No, they don't. That is the trouble. Only the proposed one identifies
that list. The others are all pre-existing identifiers that identify
incompatible sets. It is fine in a browser context that you over-ride
that and load the HTML5 set in all cases but while you may control the
browser you can't control existing workflows that already use these
identifiers for the purposes for which they were defined, to identify
the XHTML and MathML2 DTD.

Browsers do not validate so can effectively
use an implicit catalog that switches in the data URL with the HTML
entities but since that contains no element definitions it would
completely break any XML tools that rely on validation.

>>>> The current list gives no way to specify the identifier of a
>>>> compatible set of entity definitions so makes it highly likely
>>>>  that documents will be interpreted differently by an XHTML
>>>> user agent and a standard XML toolchain.
>>> I do not understand what this means. Can you give an example?
>> Yes.  If for example you use ⟬ then in an XHTML User Agent if
>> you specify one of the blessed DTD Identifiers the HTML entity set
>> will be loaded and the entity will expand to U+27EC (MATHEMATICAL
>> LEFT WHITE TORTOISE SHELL BRACKET) as intended however this
>> character was added at Unicode 5.1 years after MathML2 and XHTML 1
>> specifically to support this character so the definitions in the
>> legacy DTD are different.
> There's only one DTD that XHTML UAs are supposed to have in their
> catalogues at this point.

The only advantage of using XHTML as opposed to HTML syntax is that the
document is _not_ only parsed by XHTML specific UA but passes through
some general XML toolchain. The current list seems purpose designed to
break XML usage, it is also massively confusing for any human looking at
the file.

If you specify a DTD that defines the HTML entity set, no entities are
defined. If you specify a DTD which does not define them, they are all
defined. This is so obviously sub-optimal I honestly can't understand
how the bug can remain open for years after having been reported.

>> Currently you have to specify the XHTML 1 DTD or MathML 2 DTD. If
>> you use the former then in any (normally configured) xml toolchain
>>  you will get the XHTML 1 DTD the entity will not be defined and
>> the entire document is rejected with a fatal error. If you specify
>> the latter then the MathML2 DTD will be loaded and the entity will
>>  expand to the Asian punctuation character U+3018 (LEFT WHITE
> ⟬ is defined to map to U+027EC in the DTD that the identifiers
>  in the spec map to. If your tool chain is still using the legacy
> DTDs, just update your tool chain.
>>> Fundamentally, I'd rather be removing these magic strings than
>>> adding more. If there's a compatibility need, then we should add
>>>  it, but if the browsers don't already support the string, then
>>> there's no compat need that I can see.
>> It _used_ to be possible to reference a usable dtd.
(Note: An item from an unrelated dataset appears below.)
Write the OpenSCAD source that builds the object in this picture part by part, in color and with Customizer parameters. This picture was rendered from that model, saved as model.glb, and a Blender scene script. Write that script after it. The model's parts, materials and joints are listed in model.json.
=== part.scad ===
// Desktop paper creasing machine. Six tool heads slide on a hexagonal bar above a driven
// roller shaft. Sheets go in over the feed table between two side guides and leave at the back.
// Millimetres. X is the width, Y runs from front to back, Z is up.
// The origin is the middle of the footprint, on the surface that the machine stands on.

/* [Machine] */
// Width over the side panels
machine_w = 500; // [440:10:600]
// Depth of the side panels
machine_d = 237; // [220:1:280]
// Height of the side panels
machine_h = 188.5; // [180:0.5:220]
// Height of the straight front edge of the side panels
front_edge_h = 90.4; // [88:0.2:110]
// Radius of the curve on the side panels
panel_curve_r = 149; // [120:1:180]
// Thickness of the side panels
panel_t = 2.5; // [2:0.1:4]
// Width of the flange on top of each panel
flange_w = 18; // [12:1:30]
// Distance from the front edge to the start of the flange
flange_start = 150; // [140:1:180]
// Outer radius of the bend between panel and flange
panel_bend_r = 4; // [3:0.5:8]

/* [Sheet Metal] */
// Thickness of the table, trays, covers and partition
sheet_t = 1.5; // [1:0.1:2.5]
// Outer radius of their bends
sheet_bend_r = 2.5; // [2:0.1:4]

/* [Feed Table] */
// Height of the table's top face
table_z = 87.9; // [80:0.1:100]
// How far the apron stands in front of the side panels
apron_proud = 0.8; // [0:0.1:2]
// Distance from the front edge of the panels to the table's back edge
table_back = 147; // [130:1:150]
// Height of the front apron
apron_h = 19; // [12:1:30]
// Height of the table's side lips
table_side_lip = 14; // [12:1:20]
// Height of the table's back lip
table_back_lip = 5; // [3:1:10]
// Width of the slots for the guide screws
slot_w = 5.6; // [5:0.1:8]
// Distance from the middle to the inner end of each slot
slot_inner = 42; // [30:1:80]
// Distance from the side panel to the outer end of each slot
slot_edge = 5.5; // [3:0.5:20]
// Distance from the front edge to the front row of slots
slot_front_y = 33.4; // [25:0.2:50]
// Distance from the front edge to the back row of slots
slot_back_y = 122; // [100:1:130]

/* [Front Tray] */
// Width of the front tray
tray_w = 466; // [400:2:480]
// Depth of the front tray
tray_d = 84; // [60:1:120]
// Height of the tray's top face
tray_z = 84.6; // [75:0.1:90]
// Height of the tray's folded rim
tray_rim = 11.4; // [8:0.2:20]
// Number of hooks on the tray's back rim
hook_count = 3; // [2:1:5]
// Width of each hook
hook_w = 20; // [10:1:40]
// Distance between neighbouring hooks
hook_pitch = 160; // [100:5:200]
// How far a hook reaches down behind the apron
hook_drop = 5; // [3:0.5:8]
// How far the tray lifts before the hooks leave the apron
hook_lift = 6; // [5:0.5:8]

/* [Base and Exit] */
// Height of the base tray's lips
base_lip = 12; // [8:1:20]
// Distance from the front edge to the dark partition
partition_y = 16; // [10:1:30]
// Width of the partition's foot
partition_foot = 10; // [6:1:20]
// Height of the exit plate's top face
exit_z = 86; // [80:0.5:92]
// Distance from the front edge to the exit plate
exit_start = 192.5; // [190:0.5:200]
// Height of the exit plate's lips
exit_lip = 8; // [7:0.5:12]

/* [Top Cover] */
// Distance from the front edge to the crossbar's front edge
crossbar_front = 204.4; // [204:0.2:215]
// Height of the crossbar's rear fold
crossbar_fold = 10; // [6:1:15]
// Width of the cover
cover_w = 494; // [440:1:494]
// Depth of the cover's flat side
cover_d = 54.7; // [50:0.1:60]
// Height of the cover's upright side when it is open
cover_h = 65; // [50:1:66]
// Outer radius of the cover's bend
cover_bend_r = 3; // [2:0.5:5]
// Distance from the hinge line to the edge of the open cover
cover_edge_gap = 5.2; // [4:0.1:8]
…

The MathML2
>> spec worked in Firefox (every version up to 3) and Internet
>> explorer and any other browser of the period that I was aware of.
>> It was your first drafts of html(5) that introduced this bug by
>> restricting the doctype handling in a way that excluded any DTD
>> that defined the correct set of entities. Currently browsers have
>> converged on that erroneous list.
> The list in the spec was based on what browsers implemented.
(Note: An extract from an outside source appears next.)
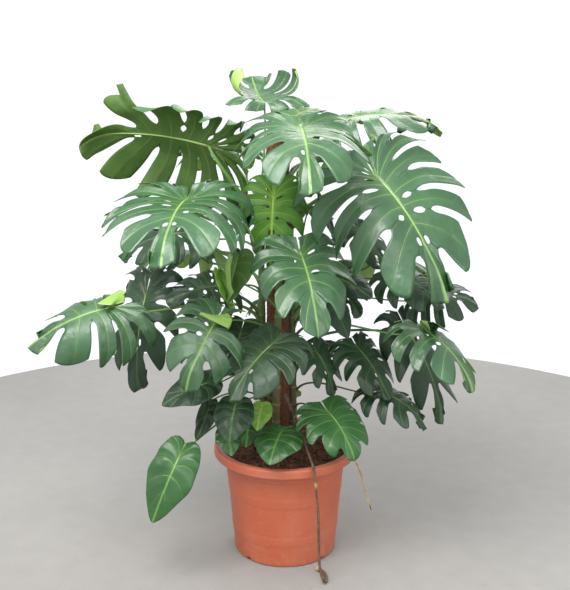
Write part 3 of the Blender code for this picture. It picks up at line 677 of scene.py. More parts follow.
def lobe_grid(form, rng, lobes, root, opening, holes):
    """Along and out for every point of one half, as arrays over lobe, row and column. Between two
    slits, the columns share out what the gaps leave; the outer rows draw in at a lobe's corners, as
    powers of the share across it. Also gives how far out each lobe comes free of its neighbours."""
    if form == "split":
        whole = lobes + NOTCH_LOBE - TIP_LOBE_LESS
        edges = np.concatenate([[0], (np.arange(1, lobes) + NOTCH_LOBE) / whole, [1]])
        edges[1:-1] += rng.uniform(-LOBE_JITTER, LOBE_JITTER, lobes - 1) / lobes
        start, gaps = lobe_gaps(rng, np.diff(edges), root, opening, holes)
    else:
        edges = np.linspace(0, 1, lobes + 1)
        start, gaps = np.zeros(lobes + 1, int), np.zeros((lobes + 1, ROWS))
    low = (edges[:-1, None] + gaps[:-1])[..., None]
    high = (edges[1:, None] - gaps[1:])[..., None]
    middle = ((edges[:-1] + edges[1:]) / 2)[:, None, None]
    before = low + (middle - low) * 2 * RIB_COLUMNS
    along = np.where(RIB_COLUMNS < 0.5, before, middle + (high - middle) * (2 * RIB_COLUMNS - 1))
    out = np.linspace(0, 1, ROWS)[None, :, None] * np.ones_like(along)
    if form == "split":
        corner = BACK_CORNER * (1 - RIB_COLUMNS) ** 2.2 + FRONT_CORNER * RIB_COLUMNS**8
        corner = np.tile(corner, (lobes, 1))
        corner[0] *= RIB_COLUMNS
        corner[-1] *= 1 - RIB_COLUMNS
        out = out * (1 - rng.uniform(0.6, 1.4, (lobes, 1, 1)) * corner[:, None] * out**5)
    free = np.maximum(start[:-1], start[1:]) / (ROWS - 1)
    return along, out, free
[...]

No. It is a subset of what mozilla did but bears no relation to what IE
did for example. But crucially mozilla also looked at the SYSTEM Id
(that is the URL) which allowed documents (eg the MathML2 spec) to use a
local dtd that defined an appropriate entity set as long as the local
dtd had "mathml" in its name. Special casing magic URL didn't make it
in to the spec (which is probably a good thing) but that combined with
the unfortunate list that doesn't include an identifier for the current
definitions completely broke existing XHTML use that was using the
entities and gives no reasonable way to fix it. (Other than not using
entities at all.)
(I've been advising people not to use entities in XHTML/MathML files
for 15 years but you more than anyone ought to know that users don't
always follow advice, and the system should accommodate users with other

>> There is something very broken with the process if it is impossible
>> to fix bugs in the spec if some implementations implement the
>> broken spec text.
> Welcome to the Web. Lots of things are broken due to this kind of
> thing... (pushState being my favourite example...)
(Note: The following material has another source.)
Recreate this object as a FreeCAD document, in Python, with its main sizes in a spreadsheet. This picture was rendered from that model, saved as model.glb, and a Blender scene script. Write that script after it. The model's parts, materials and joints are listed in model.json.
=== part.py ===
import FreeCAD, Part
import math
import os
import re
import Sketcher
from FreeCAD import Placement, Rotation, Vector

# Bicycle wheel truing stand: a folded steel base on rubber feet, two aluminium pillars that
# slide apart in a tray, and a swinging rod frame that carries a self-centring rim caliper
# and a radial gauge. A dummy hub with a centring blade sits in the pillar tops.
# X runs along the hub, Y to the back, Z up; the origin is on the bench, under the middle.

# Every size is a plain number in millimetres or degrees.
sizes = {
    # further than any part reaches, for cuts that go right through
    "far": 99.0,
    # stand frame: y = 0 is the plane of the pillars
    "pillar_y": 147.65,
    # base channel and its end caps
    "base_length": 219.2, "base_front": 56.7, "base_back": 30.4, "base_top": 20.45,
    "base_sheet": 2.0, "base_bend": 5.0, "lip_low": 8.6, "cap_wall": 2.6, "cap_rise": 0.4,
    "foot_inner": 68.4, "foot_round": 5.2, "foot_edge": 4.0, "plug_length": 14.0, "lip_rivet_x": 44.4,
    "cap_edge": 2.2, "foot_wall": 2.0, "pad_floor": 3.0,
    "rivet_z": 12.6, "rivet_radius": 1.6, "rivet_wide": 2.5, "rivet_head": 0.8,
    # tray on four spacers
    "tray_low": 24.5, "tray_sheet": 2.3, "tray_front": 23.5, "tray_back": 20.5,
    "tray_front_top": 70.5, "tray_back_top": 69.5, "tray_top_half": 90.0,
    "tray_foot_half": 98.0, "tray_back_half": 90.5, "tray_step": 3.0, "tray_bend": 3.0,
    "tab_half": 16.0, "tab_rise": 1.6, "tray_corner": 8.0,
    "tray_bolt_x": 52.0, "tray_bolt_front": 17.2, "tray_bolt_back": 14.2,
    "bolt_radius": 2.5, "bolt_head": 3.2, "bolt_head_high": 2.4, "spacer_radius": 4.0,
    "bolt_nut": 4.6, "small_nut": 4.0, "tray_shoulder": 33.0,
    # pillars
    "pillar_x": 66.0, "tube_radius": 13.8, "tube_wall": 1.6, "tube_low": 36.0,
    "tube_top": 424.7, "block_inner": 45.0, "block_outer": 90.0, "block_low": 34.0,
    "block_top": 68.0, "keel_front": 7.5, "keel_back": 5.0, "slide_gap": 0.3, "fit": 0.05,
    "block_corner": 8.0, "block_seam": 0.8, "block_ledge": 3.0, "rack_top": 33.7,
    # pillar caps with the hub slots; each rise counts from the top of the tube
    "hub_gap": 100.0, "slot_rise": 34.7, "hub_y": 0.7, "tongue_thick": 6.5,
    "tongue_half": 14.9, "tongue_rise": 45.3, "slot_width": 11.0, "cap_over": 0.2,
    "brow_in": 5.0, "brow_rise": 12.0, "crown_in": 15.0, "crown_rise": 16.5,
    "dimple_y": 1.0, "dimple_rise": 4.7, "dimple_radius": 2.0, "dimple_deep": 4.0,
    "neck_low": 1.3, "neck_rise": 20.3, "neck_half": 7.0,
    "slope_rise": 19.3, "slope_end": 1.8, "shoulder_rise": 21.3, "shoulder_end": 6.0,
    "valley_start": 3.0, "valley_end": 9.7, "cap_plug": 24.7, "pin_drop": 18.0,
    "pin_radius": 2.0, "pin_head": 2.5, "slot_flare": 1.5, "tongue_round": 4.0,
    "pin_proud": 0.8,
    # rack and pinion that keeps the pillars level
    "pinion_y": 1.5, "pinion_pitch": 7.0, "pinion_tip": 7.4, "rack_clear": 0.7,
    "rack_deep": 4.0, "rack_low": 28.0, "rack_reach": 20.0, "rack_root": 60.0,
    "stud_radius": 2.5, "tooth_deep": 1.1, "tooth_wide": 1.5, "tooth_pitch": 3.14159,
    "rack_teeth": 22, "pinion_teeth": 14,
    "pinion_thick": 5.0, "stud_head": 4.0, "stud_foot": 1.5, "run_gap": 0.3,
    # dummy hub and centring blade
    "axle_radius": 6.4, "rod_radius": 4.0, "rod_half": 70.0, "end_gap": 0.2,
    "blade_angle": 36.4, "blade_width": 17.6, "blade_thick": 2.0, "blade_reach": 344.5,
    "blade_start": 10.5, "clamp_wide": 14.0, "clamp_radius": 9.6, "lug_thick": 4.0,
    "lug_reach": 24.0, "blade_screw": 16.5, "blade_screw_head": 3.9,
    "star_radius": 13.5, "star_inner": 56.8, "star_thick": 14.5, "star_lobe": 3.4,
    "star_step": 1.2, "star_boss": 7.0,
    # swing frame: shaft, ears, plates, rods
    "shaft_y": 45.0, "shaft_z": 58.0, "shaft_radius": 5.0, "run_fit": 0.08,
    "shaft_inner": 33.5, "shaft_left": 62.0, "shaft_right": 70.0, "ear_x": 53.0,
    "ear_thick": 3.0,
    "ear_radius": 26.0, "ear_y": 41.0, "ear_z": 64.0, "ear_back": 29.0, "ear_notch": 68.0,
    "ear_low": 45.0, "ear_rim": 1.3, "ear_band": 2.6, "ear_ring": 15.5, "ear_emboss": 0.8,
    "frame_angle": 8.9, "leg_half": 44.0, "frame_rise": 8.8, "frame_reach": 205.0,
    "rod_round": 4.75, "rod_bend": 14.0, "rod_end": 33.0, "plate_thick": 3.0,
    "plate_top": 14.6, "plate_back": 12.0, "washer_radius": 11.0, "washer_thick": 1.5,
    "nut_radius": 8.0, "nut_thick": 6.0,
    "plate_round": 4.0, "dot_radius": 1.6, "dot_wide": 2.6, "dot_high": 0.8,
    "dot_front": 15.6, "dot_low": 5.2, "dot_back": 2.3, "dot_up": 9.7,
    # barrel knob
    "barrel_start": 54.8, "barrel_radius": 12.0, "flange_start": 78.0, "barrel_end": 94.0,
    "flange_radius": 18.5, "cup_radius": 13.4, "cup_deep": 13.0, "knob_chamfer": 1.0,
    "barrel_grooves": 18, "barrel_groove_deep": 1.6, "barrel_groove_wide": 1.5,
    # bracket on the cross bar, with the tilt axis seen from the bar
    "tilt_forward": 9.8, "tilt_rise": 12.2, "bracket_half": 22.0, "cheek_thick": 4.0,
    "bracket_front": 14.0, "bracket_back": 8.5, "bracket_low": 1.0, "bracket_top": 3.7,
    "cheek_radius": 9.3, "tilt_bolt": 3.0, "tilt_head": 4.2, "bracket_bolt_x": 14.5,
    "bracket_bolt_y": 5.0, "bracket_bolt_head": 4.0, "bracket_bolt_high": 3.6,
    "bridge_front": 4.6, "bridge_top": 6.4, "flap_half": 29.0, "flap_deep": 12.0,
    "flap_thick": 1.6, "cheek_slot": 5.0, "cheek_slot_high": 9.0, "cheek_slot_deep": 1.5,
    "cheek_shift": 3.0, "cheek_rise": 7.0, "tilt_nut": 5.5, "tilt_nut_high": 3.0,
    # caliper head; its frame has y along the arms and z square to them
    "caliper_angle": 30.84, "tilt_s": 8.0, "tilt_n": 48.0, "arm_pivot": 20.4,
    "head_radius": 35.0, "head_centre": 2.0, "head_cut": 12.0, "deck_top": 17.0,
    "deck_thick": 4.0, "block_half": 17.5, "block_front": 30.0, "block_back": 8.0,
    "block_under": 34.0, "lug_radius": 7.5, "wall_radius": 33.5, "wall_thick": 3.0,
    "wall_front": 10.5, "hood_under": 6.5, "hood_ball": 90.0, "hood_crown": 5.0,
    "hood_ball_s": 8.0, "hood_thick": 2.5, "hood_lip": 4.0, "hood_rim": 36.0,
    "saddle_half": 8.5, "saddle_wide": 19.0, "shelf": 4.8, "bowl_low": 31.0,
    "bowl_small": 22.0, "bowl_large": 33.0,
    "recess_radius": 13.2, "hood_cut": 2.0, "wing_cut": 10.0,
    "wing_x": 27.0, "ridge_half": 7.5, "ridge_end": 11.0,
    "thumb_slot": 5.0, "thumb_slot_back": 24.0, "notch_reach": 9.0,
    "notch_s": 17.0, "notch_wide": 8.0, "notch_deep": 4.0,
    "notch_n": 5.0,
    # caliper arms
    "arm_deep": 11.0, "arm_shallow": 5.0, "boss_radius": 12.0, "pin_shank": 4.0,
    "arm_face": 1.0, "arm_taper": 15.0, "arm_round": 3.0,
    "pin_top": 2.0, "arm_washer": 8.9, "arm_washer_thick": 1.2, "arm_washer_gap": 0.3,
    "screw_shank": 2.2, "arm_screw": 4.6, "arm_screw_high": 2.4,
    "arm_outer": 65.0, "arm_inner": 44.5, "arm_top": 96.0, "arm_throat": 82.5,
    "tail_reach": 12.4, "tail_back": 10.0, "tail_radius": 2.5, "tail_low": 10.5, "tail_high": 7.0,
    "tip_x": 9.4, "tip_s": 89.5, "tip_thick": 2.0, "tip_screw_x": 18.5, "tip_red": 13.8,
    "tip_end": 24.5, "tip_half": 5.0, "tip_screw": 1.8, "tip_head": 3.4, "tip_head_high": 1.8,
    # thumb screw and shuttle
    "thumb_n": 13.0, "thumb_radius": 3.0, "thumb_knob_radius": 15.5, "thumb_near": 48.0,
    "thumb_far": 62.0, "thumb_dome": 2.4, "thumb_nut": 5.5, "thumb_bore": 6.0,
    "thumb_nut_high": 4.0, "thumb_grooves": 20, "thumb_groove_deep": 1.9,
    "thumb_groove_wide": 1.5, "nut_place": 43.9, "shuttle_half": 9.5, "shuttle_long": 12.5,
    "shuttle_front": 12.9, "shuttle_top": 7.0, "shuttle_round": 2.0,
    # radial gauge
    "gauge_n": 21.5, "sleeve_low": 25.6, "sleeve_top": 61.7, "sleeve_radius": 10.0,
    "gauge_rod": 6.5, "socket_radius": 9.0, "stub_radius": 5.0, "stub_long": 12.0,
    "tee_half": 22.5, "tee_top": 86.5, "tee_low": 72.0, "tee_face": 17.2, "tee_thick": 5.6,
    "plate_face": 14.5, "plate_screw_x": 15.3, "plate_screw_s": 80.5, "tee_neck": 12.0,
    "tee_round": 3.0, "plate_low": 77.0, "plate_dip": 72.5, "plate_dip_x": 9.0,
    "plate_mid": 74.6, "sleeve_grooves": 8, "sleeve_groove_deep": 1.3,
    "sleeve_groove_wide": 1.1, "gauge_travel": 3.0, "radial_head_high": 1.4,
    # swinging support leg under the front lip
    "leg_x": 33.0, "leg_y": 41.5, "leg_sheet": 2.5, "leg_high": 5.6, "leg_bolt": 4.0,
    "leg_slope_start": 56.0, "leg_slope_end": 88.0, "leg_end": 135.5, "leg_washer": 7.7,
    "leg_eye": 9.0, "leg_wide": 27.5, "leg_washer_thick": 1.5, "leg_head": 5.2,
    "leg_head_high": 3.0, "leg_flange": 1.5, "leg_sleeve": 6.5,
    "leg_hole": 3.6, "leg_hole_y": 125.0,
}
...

But in this case there is no request to remove an existing API, It is
just a request to add something that makes the web better and has
negligible ill effects.

>> There is more to compatibility than compatibility between the
>> browsers. For XHTML there needs to be compatibility between
>> Browsers and XML tools (otherwise why use XML at all, I know you
>> would rather people didn't but so long as the spec allows then to
>> it should not mandate a situation that makes document corruption so
>> likely).
> There is no such mandate. The spec merely provides a catalogue of
> public identifiers and their modern meaning. Nothing stops XML users
>  from using any other identifier, in particular SYSTEM identifiers.
> The spec discourages people from using DTDs in general, because of
> precisely the kinds of issues that are being discussed here, but the
>  XML spec allows it, and that's what controls this at the end of the
>  day (especially in the case of software that isn't using the HTML
> spec's catalogue).
As I note above there are many existing systems using the Public
identifiers of XHTML1 to refer to the XHTML1 DTD and using validating
parsers. They can not simply switch in a catalog that makes their
existing document collections invalid. So they can not make documents
using the XHTML1 public identifier load a DTD other than XHTML1 DTD.